· Operations  · 8 min read

Delivery and Takeout Operations: How to Build a Profitable Off-Premise Channel

60% of customers order delivery or takeout at least weekly, but third-party platform fees of 15-30% can destroy your margins. Here's how to design your space, optimize your menu, and balance platform reach with direct-channel profitability.

60% of customers order delivery or takeout at least weekly, but third-party platform fees of 15-30% can destroy your margins. Here's how to design your space, optimize your menu, and balance platform reach with direct-channel profitability.

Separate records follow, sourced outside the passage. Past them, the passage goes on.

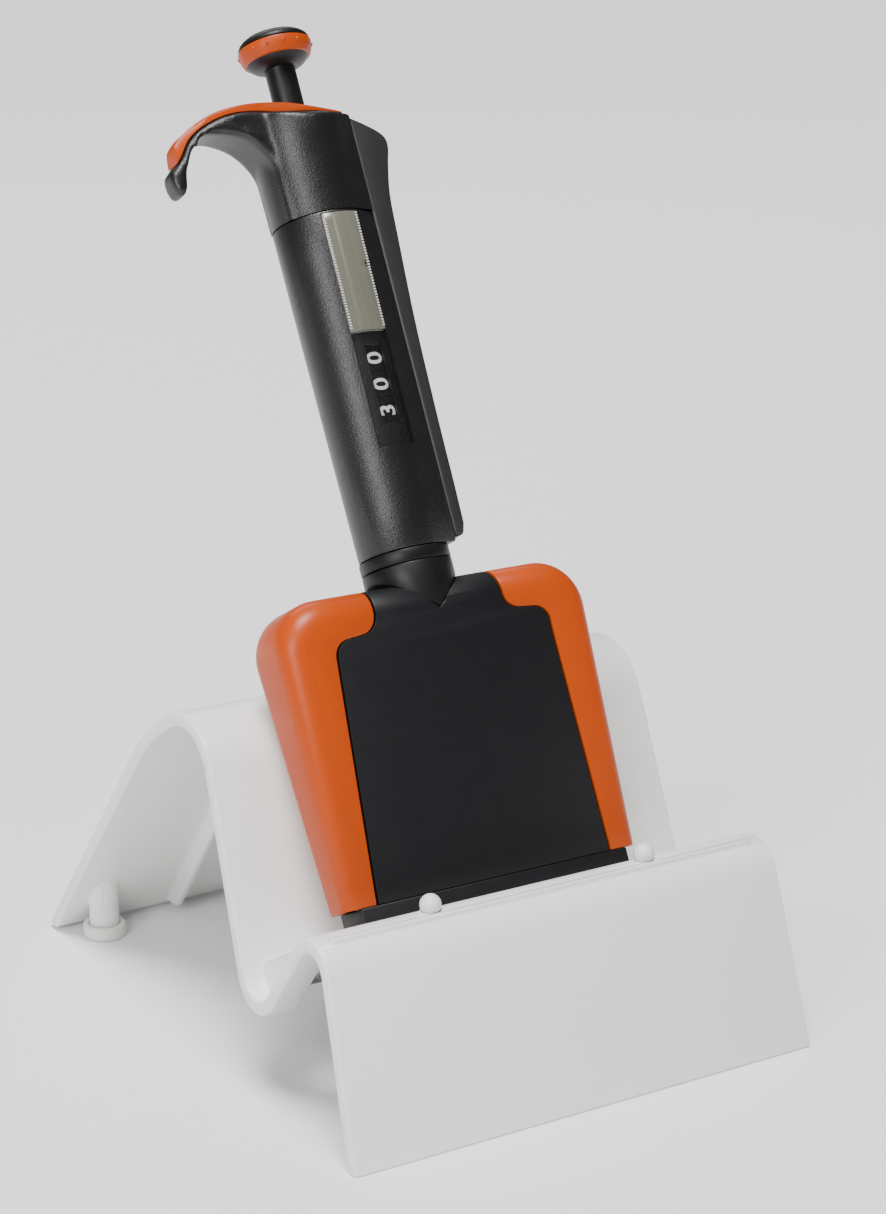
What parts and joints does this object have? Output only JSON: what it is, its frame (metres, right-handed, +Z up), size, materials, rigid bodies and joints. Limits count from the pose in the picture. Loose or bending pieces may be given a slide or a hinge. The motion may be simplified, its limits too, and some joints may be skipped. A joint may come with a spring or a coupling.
{
  "type": "pipette set",
  "caption": "Multichannel hand pipette with a finger hook, volume ring and wide head, leaning in a bent-sheet bench stand.",
  "frame": {"origin": "middle of the bounding box on the bench", "axes": "+Z up, -Y towards the user in front of the stand, +X to the user's right"},
  "size_m": [0.135, 0.1712, 0.2482],
  "materials": {
    "stand_white": "satin moulded",
    "cover_orange": "satin moulded",
    "body_black": "fine grained",
    "panel_black": "smooth satin",
    "lever_grey": "smooth satin",
    "wheel_black": "smooth",
    "window_clear": "polished",
    "label_grey": "satin",
    "label_card": "printed card",
    "cone_grey": "satin",
    "seal_rubber": "matte",
    "steel": "ground",
    "spring_steel": "drawn wire"
  },
  "bodies": {
    "stand": {"stand_shell": "stand_white", "locating_pegs": "stand_white", "rear_foot_caps": "stand_white"},
    "head": {"head_frame": "body_black", "head_front_cover": "panel_black", "head_rear_cover": "panel_black", "left_side_cover": "cover_orange", "right_side_cover": "cover_orange", "cylinder_block": "panel_black", "cover_screws": "steel", "swivel_collar": "body_black", "swivel_clip": "steel", "tip_cone_1": "cone_grey", "tip_cone_2": "cone_grey", "tip_cone_3": "cone_grey", "tip_cone_4": "cone_grey", "tip_cone_5": "cone_grey", "tip_cone_6": "cone_grey", "tip_cone_7": "cone_grey", "tip_cone_8": "cone_grey", "return_springs": "spring_steel", "ejector_spring": "spring_steel"},
    "ejector_set": {"ejector_plate": "panel_black", "ejector_rods": "steel", "ejector_sleeve": "label_grey"},
    "piston_carrier": {"piston_bar": "label_grey", "push_rod": "steel", "piston_1": "steel", "piston_2": "steel", "piston_3": "steel", "piston_4": "steel", "piston_5": "steel", "piston_6": "steel", "piston_7": "steel", "piston_8": "steel", "piston_seals": "seal_rubber"},
    "handle": {"handle_grip": "body_black", "top_housing": "body_black", "hook_inlay": "cover_orange", "counter_window": "window_clear", "label_plate": "label_grey", "label_card": "label_card", "counter_frame": "label_grey", "primary_spring": "spring_steel"},
    "ejector_lever": {"ejector_lever": "lever_grey"},
    "plunger": {"operating_rod": "steel", "stop_washer": "steel", "drag_spring": "spring_steel"},
    "volume_knob": {"plunger_rod": "body_black", "button_dish": "body_black", "volume_ring": "cover_orange", "button_cap": "body_black"},
    "wheel_lower": {"digit_wheel_lower": "wheel_black"},
    "wheel_middle": {"digit_wheel_middle": "wheel_black"},
    "wheel_upper": {"digit_wheel_upper": "wheel_black"}
  },
  "joints": [
    {"name": "lift_out", "type": "slide", "parent": "stand", "child": "head", "axis": [0, 0.4772, 0.8788], "range_m": [0, 0.08]},
    {"name": "handle_swivel", "type": "hinge", "parent": "head", "child": "handle", "pos_m": [-0.0025, 0.00304, 0.12369], "axis": [0, 0.4772, 0.8788], "continuous": true},
    {"name": "plunger_press", "type": "slide", "parent": "handle", "child": "plunger", "axis": [0, -0.4772, -0.8788], "range_m": [0, 0.01], "stiffness_N_per_m": 350, "springref_m": -0.006, "deforming": ["primary_spring"]},
    {"name": "volume_turn", "type": "hinge", "parent": "plunger", "child": "volume_knob", "pos_m": [-0.0025, 0.06507, 0.23794], "axis": [0, 0.4772, 0.8788], "continuous": true},
    {"name": "ejector_press", "type": "slide", "parent": "handle", "child": "ejector_lever", "axis": [0, -0.4772, -0.8788], "range_m": [0, 0.007], "stiffness_N_per_m": 400, "springref_m": -0.005},
    {"name": "ejector_slide", "type": "slide", "parent": "head", "child": "ejector_set", "axis": [0, -0.4772, -0.8788], "range_m": [0, 0.007], "deforming": ["ejector_spring"]},
    {"name": "piston_slide", "type": "slide", "parent": "head", "child": "piston_carrier", "axis": [0, -0.4772, -0.8788], "range_m": [0, 0.01], "deforming": ["return_springs"]},
    {"name": "wheel_lower_turn", "type": "hinge", "parent": "handle", "child": "wheel_lower", "pos_m": [-0.0025, 0.01817, 0.15155], "axis": [0, 0.4772, 0.8788], "continuous": true},
    {"name": "wheel_middle_turn", "type": "hinge", "parent": "handle", "child": "wheel_middle", "pos_m": [-0.0025, 0.02151, 0.1577], "axis": [0, 0.4772, 0.8788], "continuous": true},
    {"name": "wheel_upper_turn", "type": "hinge", "parent": "handle", "child": "wheel_upper", "pos_m": [-0.0025, 0.02485, 0.16386], "axis": [0, 0.4772, 0.8788], "continuous": true}
  ],
  "couplings": [
    {"joint": "ejector_slide", "follows": "ejector_press", "ratio": 1},
    {"joint": "piston_slide", "follows": "plunger_press", "ratio": 1},
    {"joint": "wheel_lower_turn", "follows": "volume_turn", "ratio": 1},
    {"joint": "wheel_middle_turn", "follows": "volume_turn", "ratio": 0.1},
    {"joint": "wheel_upper_turn", "follows": "volume_turn", "ratio": 0.01}
  ]
}
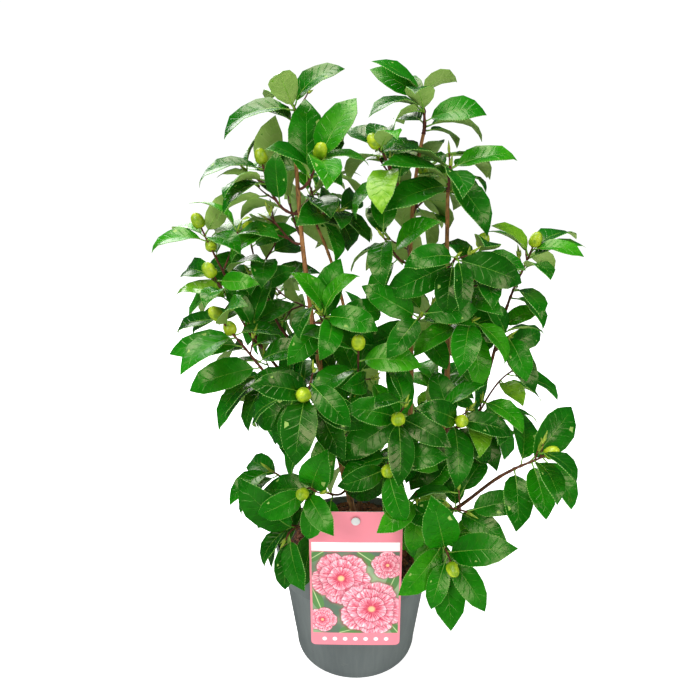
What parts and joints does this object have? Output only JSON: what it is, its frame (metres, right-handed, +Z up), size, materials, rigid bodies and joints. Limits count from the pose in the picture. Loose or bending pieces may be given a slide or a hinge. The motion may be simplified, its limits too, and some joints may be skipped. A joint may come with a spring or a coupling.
{
  "type": "potted camellia shrub",
  "caption": "Young evergreen camellia shrub in bud, with several upright stems, growing in its round nursery pot with a label card on the front.",
  "frame": {"origin": "middle of the pot's flat underside", "axes": "+Z up along the plant, -Y to the front where the label hangs, +X to the right seen from the front"},
  "size_m": [0.4563, 0.3082, 0.6628],
  "materials": {
    "pot_plastic": "satin moulded",
    "potting_mix": "loose bark and peat",
    "label_print": "printed satin card",
    "clear_plastic": "translucent moulded",
    "bark": "fissured bark",
    "young_bark": "smooth young bark",
    "leaf": "glossy leaf",
    "leaf_back": "matte leaf underside",
    "bud": "waxy bud scales"
  },
  "bodies": {
    "root": {"pot": "pot_plastic", "soil": "potting_mix", "label_card": "label_print", "label_stake": "clear_plastic", "stem_left": "bark", "stem_middle": "bark", "stem_right": "bark", "stem_back": "bark", "bough_upper_right": "young_bark", "bough_far_right": "young_bark", "bough_left_low": "young_bark", "bough_left_high": "young_bark", "bough_left_rear": "young_bark", "foliage_left_crown": "leaf", "foliage_left_crown_out": "leaf", "foliage_left_crown_in": "leaf", "foliage_left_crown_back": "leaf", "foliage_left_side": "leaf", "foliage_middle_crown": "leaf", "foliage_middle_crown_in": "leaf", "foliage_middle_crown_back": "leaf", "foliage_middle_side": "leaf", "foliage_right_crown": "leaf", "foliage_right_crown_out": "leaf", "foliage_right_front": "leaf", "foliage_back_crown": "leaf", "foliage_upper_right_top": "leaf", "foliage_upper_right_mid": "leaf", "foliage_far_right_end": "leaf", "foliage_far_right_mid": "leaf", "foliage_left_low_tip": "leaf", "foliage_left_high_tip": "leaf", "foliage_left_high_front": "leaf", "foliage_left_rear_tip": "leaf", "foliage_centre_front": "leaf", "foliage_front_left": "leaf", "foliage_front_middle": "leaf", "foliage_front_right": "leaf", "foliage_front_low": "leaf", "foliage_low_left": "leaf", "foliage_low_left_hang": "leaf", "foliage_low_right_hang": "leaf", "foliage_low_right_front": "leaf", "foliage_right_low_out": "leaf", "foliage_right_mid_out": "leaf", "foliage_right_inner": "leaf", "foliage_left_mid_out": "leaf", "foliage_low_left_out": "leaf", "foliage_middle_front": "leaf", "foliage_inner_left": "leaf", "foliage_inner_back": "leaf", "foliage_back_left_low": "leaf", "foliage_back_right_low": "leaf", "foliage_back_middle": "leaf", "foliage_back_right_mid": "leaf", "foliage_back_left_mid": "leaf", "foliage_back_low": "leaf", "foliage_back_high": "leaf"}
  },
  "joints": []
}
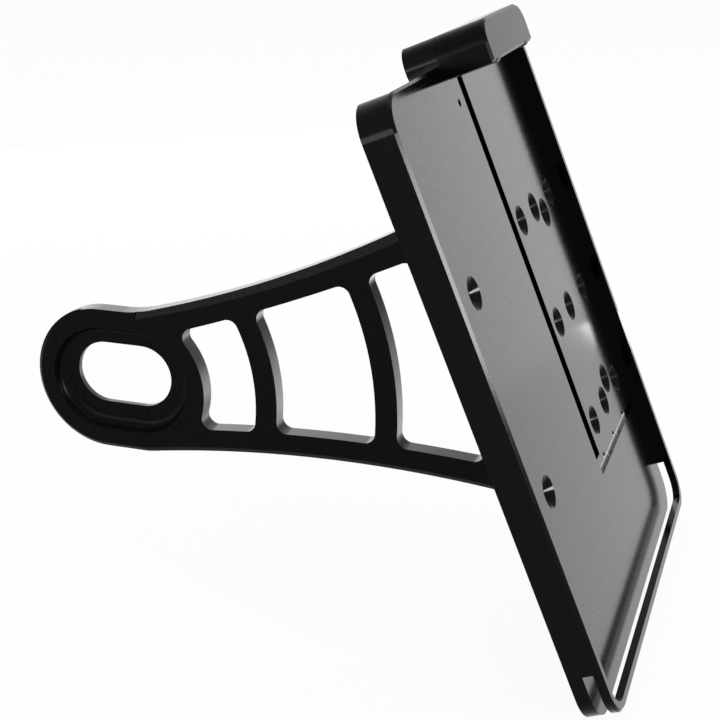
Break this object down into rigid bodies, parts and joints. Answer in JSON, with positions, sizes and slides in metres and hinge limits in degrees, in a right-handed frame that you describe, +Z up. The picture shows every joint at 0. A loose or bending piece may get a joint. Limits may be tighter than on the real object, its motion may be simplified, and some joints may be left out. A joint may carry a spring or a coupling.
{
  "type": "side mount license plate holder",
  "caption": "Milled side arm with an axle slot that carries a framed, leaning number plate tray with a small plate light on its top wall.",
  "frame": {"origin": "centre of the axle slot on the arm's seat face", "axes": "+X rearwards along the axle slot, +Y along the axle from the arm's recessed side to the tray's far side, +Z up"},
  "size_m": [0.2281, 0.188, 0.2288],
  "materials": {
    "anodised_tray": "black anodised, fine satin",
    "anodised_arm": "black anodised, fine satin",
    "anodised_light": "black anodised, fine satin",
    "black_steel": "black oxide",
    "bright_steel": "zinc plated",
    "clear_lens": "clear moulded plastic, polished",
    "board": "solder mask",
    "chips": "yellow phosphor over a white body"
  },
  "bodies": {
    "root": {"plate_tray": "anodised_tray", "side_arm": "anodised_arm", "arm_screws": "black_steel", "light_housing": "anodised_light", "light_screws": "black_steel", "light_lens": "clear_lens", "light_board": "board", "light_chips": "chips", "board_screws": "bright_steel"}
  },
  "joints": []
}
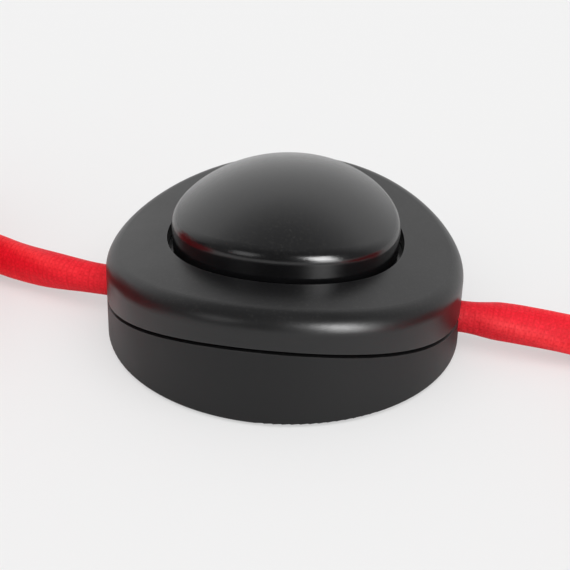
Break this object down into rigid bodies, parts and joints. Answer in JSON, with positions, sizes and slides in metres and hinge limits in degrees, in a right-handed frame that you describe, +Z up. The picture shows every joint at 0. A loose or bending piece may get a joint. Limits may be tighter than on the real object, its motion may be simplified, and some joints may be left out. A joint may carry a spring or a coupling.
{
  "type": "foot switch",
  "caption": "Round in-line foot switch for a lamp: a domed black push button in an arched two-part casing on a red textile flex, with a plug and a bare end.",
  "frame": {"origin": "on the floor under the middle of the round casing", "axes": "+Z up, X along the flex with the plug's side at -X, -Y towards the user's foot"},
  "size_m": [0.2927, 0.0868, 0.0615],
  "materials": {
    "cover_plastic": "satin black moulded plastic",
    "base_plastic": "satin black moulded plastic",
    "button_plastic": "satin black moulded plastic, a little glossier",
    "inner_plastic": "natural polyamide",
    "rotor_plastic": "pale acetal",
    "brass": "bright brass",
    "zinc_steel": "zinc plated steel",
    "spring_steel": "spring wire",
    "nickel": "nickel plated brass",
    "pad_rubber": "soft black rubber",
    "red_braid": "red textile braid",
    "brown_insulation": "brown insulation",
    "blue_insulation": "blue insulation",
    "earth_insulation": "green and yellow insulation",
    "plug_plastic": "satin black moulded plastic"
  },
  "bodies": {
    "casing": {"base_shell": "base_plastic", "top_cover": "cover_plastic", "return_spring": "spring_steel", "switch_housing": "inner_plastic", "housing_lid": "inner_plastic", "line_in_contact": "brass", "line_out_contact": "brass", "line_in_terminal": "brass", "line_out_terminal": "brass", "neutral_terminal": "brass", "earth_terminal": "brass", "terminal_screws": "zinc_steel", "input_cord_clamp": "inner_plastic", "output_cord_clamp": "inner_plastic", "clamp_screws": "zinc_steel", "cover_screws": "zinc_steel", "housing_screws": "zinc_steel", "rubber_pads": "pad_rubber", "input_brown_core": "brown_insulation", "output_brown_core": "brown_insulation", "input_blue_core": "blue_insulation", "output_blue_core": "blue_insulation", "input_earth_core": "earth_insulation", "output_earth_core": "earth_insulation", "input_cord": "red_braid", "output_cord": "red_braid", "input_coil": "red_braid", "output_coil": "red_braid", "input_tail": "red_braid", "output_tail": "red_braid", "plug_body": "plug_plastic", "plug_pins": "nickel", "plug_earth_clips": "nickel", "plug_screw": "zinc_steel", "lamp_brown_core": "brown_insulation", "lamp_blue_core": "blue_insulation", "lamp_earth_core": "earth_insulation", "lamp_ferrules": "nickel"},
    "button": {"foot_button": "button_plastic", "plunger": "rotor_plastic"},
    "rotor": {"ratchet_rotor": "rotor_plastic", "contact_bridge": "brass"}
  },
  "joints": [
    {"name": "button_press", "type": "slide", "parent": "casing", "child": "button", "axis": [0, 0, -1], "range_m": [0, 0.0035], "stiffness_N_per_m": 800, "springref_m": -0.004, "deforming": ["return_spring"]},
    {"name": "rotor_turn", "type": "hinge", "parent": "casing", "child": "rotor", "pos_m": [0, 0, 0.0068], "axis": [0, 0, 1], "range_deg": [0, 45]}
  ],
  "couplings": [
    {"joint": "rotor_turn", "follows": "button_press", "rad_per_m": 224.3}
  ]
}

Delivery and takeout are no longer side businesses. According to 7shifts, 60% of customers order delivery or takeout at least weekly. The NRA finds that 8 in 10 delivery customers express willingness to use smartphone apps for ordering. McKinsey projects the restaurant industry reaching $1.55 trillion in sales in 2025, with delivery representing a growing share. Many operators are expanding into ghost kitchens and virtual brands to serve delivery demand without dining room overhead.

But here is the tension every operator faces: third-party delivery platform fees typically run 15-30% of order value, according to McKinsey. On a restaurant already operating at 5-10% margins, giving away 15-30% of each delivery order to DoorDash or Uber Eats can make delivery unprofitable — unless you redesign your approach from the ground up.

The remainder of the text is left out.